For many, René Descartes greatest nuisance is that he has set things down solidly, if not always logically. He is a high profile target offering visibility in an intellectual ambience which prefers chameleon accommodationism and unemphatic formlessness as it acts out its politically perceived social destiny — contemptuous of the older manner of man which was to brood (from the security of his ancient schools) upon his private fate.

 

So a third question in the thesis arises naturally and seeks an answer, just what makes René run and run? I can do more than offer an honest opinion in reply, for what science may grasp at ghosts? One suspects that it is not really his optics, or chemistry, or dynamics; not his philosophy, qua philosophy, intriguing as this may be. An embattled President of the US, while his enemies campaigned from high moral platforms, defeated them by setting his own campaign sights at a less elevated level: "It's the economy, stupid!"

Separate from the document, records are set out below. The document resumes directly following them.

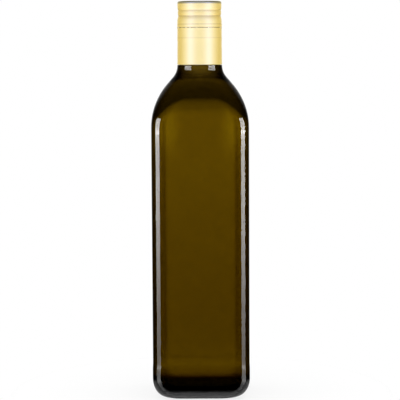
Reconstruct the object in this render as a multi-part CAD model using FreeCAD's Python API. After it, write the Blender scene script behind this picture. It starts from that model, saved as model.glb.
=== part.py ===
"""Square glass oil bottle, filled, with a long aluminium screw cap. All sizes in millimetres.

+Z is up and the origin is the middle of the face that the bottle stands on. The flat sides of
the body face X and Y. Three solids touch face to face: the glass bottle, the oil inside it up to
its level in the neck, and the cap, whose top plate rests on the lip of the glass.
"""
import FreeCAD, Part
import math
import os

Vector = FreeCAD.Vector
Z_AXIS = Vector(0, 0, 1)
os.makedirs("parts", exist_ok=True)

# ---------------------------------------------------------------- driving sizes
# Glass body, a square prism with rounded upright corners
BODY_WIDTH = 70.0            # across two flat sides, at the belt
BODY_CORNER_RADIUS = 9.5     # upright corners, outside
WALL = 3.6                   # glass of the sides
CORNER_INSIDE_RADIUS = 7.5   # upright corners, inside
LABEL_RECESS = 0.2           # the flat sides above the belt lie this much deeper

# Heel, belt and base
HEEL_HEIGHT = 16.0           # height at which the heel has run out into the side
HEEL_INSET = 10.7            # how far the heel curves in under the body
HEEL_CORNER_RADIUS = 11.8    # corner radius of the base outline
BELT_TOP = 22.4              # top of the belt that touches the next bottle
BELT_FADE = 5.0              # height over which the belt runs out into the label recess
FLOOR_THICKNESS = 10.0       # glass of the thick, level floor beside the push-up
FLOOR_FILLET_WIDTH = 8.0     # inside curve from floor to side, measured across
FLOOR_FILLET_HEIGHT = 7.0    # and measured upwards
PUSH_UP_HEIGHT = 4.5         # hollow under the base
BEARING_WIDTH = 4.8          # flat rim from that hollow out to the heel

# Knurled bearing ring: short round bars across the rim that the bottle stands on
KNURL_HEIGHT = 0.5           # how far the bars stand below the base
KNURL_WIDTH = 2.1            # width of a bar where it leaves the base
KNURL_LENGTH = 3.0
KNURL_PITCH = 3.35           # wanted distance from bar to bar
KNURL_EDGE = 0.5             # bars stop this far inside the outline of the base

# Shoulder: outward curve, short slope, inward curve
SHOULDER_START = 197.2       # height at which the flat sides begin to curve in
SHOULDER_SLOPE = 40.9        # degrees from upright at the steepest place
SHOULDER_RADIUS = 44.6       # upper end of the body
NECK_SWEEP_RADIUS = 12.2     # lower end of the neck
NECK_STEP = 0.1              # the neck stands this far out past the side of the cap
COLLAR_HEIGHT = 0.6          # short upright band at the top of the neck
COLLAR_EDGE_RADIUS = 0.35

# Finish, the plain mouth inside the cap
FINISH_CLEARANCE = 0.25      # between the mouth and the deepest groove of the cap
FINISH_WALL = 2.6            # glass of the mouth
LIP_OUTER_RADIUS = 1.2       # rounding of the lip outside
LIP_INNER_RADIUS = 0.8       # and inside

# Oil
OIL_ABOVE_CAP_EDGE = 2.5     # the level stands this far above the lower edge of the cap

# Cap
CAP_LENGTH = 45.5
CAP_RADIUS = 16.1            # plain part of the skirt, outside
CAP_SHEET = 0.3              # thickness of the aluminium
CAP_COLLAR_GAP = 0.25        # between the lower edge of the cap and the collar of the glass
CAP_TOP_EDGE_RADIUS = 1.3    # bend from the top plate into the side
SLIT_HEIGHT = 0.35           # height of the tear slits
BRIDGE_COUNT = 8             # small bridges left between the slits
BRIDGE_WIDTH = 1.3
BRIDGE_TURN = -99.5          # degrees from +X to the first bridge

# Rolled forms of the cap's side, which is a smooth curve through them: distance from the edge
# named, and outside radius less CAP_RADIUS
FORMS_BELOW_TOP = [
    (2.2, -0.22),    # band under the top edge
    (4.6, -0.25),
    (5.8, -0.45),
    (6.6, -0.68),    # first groove
    (7.4, -0.50),
    (8.2, -0.44),    # bead between the grooves
    (9.5, -0.56),
    (10.5, -0.76),   # second, deeper groove
    (11.3, -0.58),
    (12.8, -0.26),   # wide round band
    (15.0, -0.05),
    (16.3, -0.05),
    (16.9, 0.07),    # fine rib
    (17.7, 0.0),
    (18.3, 0.02),
    (18.9, 0.08),    # tear slits, with their edges turned out a little
    (19.6, -0.02),
    (22.5, -0.05),
    (25.8, -0.03),
    (26.6, 0.04),    # faint crease
    (27.4, -0.01),
]
FORMS_ABOVE_LOWER_EDGE = [
    (9.0, 0.01),     # plain skirt, widening towards the hem
    (3.0, 0.03),
    (1.6, 0.04),
]
SLIT_DEPTH = 18.9    # distance of the tear slits below the top
HEM_RADIUS = 0.45    # rolled lower edge of the cap, outside

# Loft steps
HEEL_STEPS = 8
BELT_STEPS = 4
SHOULDER_STEPS = 7           # sections for each of the two curves
SMALLEST_FLAT = 0.05         # half-length of the shortest flat that an outline keeps

# ---------------------------------------------------------------- sizes that follow
BODY_HALF = BODY_WIDTH / 2
PANEL_HALF = BODY_HALF - LABEL_RECESS
BASE_HALF = BODY_HALF - HEEL_INSET
BASE_PLANE = KNURL_HEIGHT
INSIDE_HALF = BODY_HALF - WALL
FLOOR_HEIGHT = BASE_PLANE + FLOOR_THICKNESS
PUSH_UP_RADIUS = BASE_HALF - BEARING_WIDTH
NECK_RADIUS = CAP_RADIUS + NECK_STEP
DEEPEST_GROOVE = min(form for down, form in FORMS_BELOW_TOP)
FINISH_RADIUS = CAP_RADIUS + DEEPEST_GROOVE - CAP_SHEET - FINISH_CLEARANCE
BORE_RADIUS = FINISH_RADIUS - FINISH_WALL


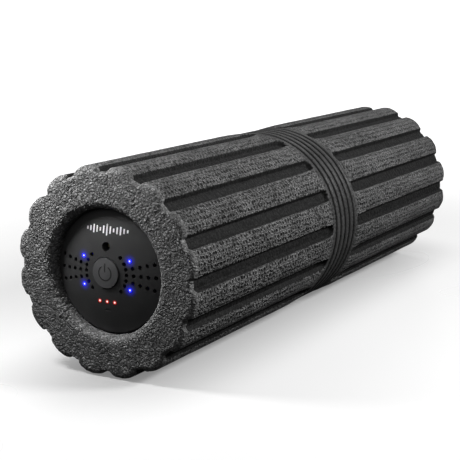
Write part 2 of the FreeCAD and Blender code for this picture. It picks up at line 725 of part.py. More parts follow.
def control_board():
    board = rod(BOARD_RADIUS, BOARD_FRONT_Y, BOARD_BACK_Y)
    holes = []
    for angle in QUARTERS:
        x, z = polar(BOSS_CIRCLE_RADIUS, angle)
        hole_radius = BOARD_SCREW[2] + STATIC_FIT
        holes.append(rod(hole_radius, BOARD_FRONT_Y - CUT_MARGIN, BOARD_BACK_Y + CUT_MARGIN, x, z))
    return board.cut(holes)


def board_screws():
    screws = []
    for angle in QUARTERS:
        x, z = polar(BOSS_CIRCLE_RADIUS, angle)
        screws.append(screw(BOARD_SCREW, Vector(x, BOARD_BACK_Y, z), Vector(0, -1, 0)))
    return screws


def board_plugs():
    """Plugs of the motor leads and the battery leads on the back of the board."""
    centres = (PLUG_CENTRE, -PLUG_CENTRE)
    return [block(PLUG_WIDTH, BOARD_BACK_Y, PLUG_BACK_Y, PLUG_HEIGHT, z=z) for z in centres]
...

In similar vein I can almost hear the buffeted Cartesian caution his more intellectually advantaged opponents: "It's the ideology stupid!"

However, as one contemplates the recent (and present) havoc of that fully extended, ideological, Comptean control of the entire human organism, and its power to manipulate our history towards unseen hells or unimaginable heavens on the promise of blind species fulfillment (or whatever) Descartes’ "clear and distinct ideas" are less obvious than he could have imagined.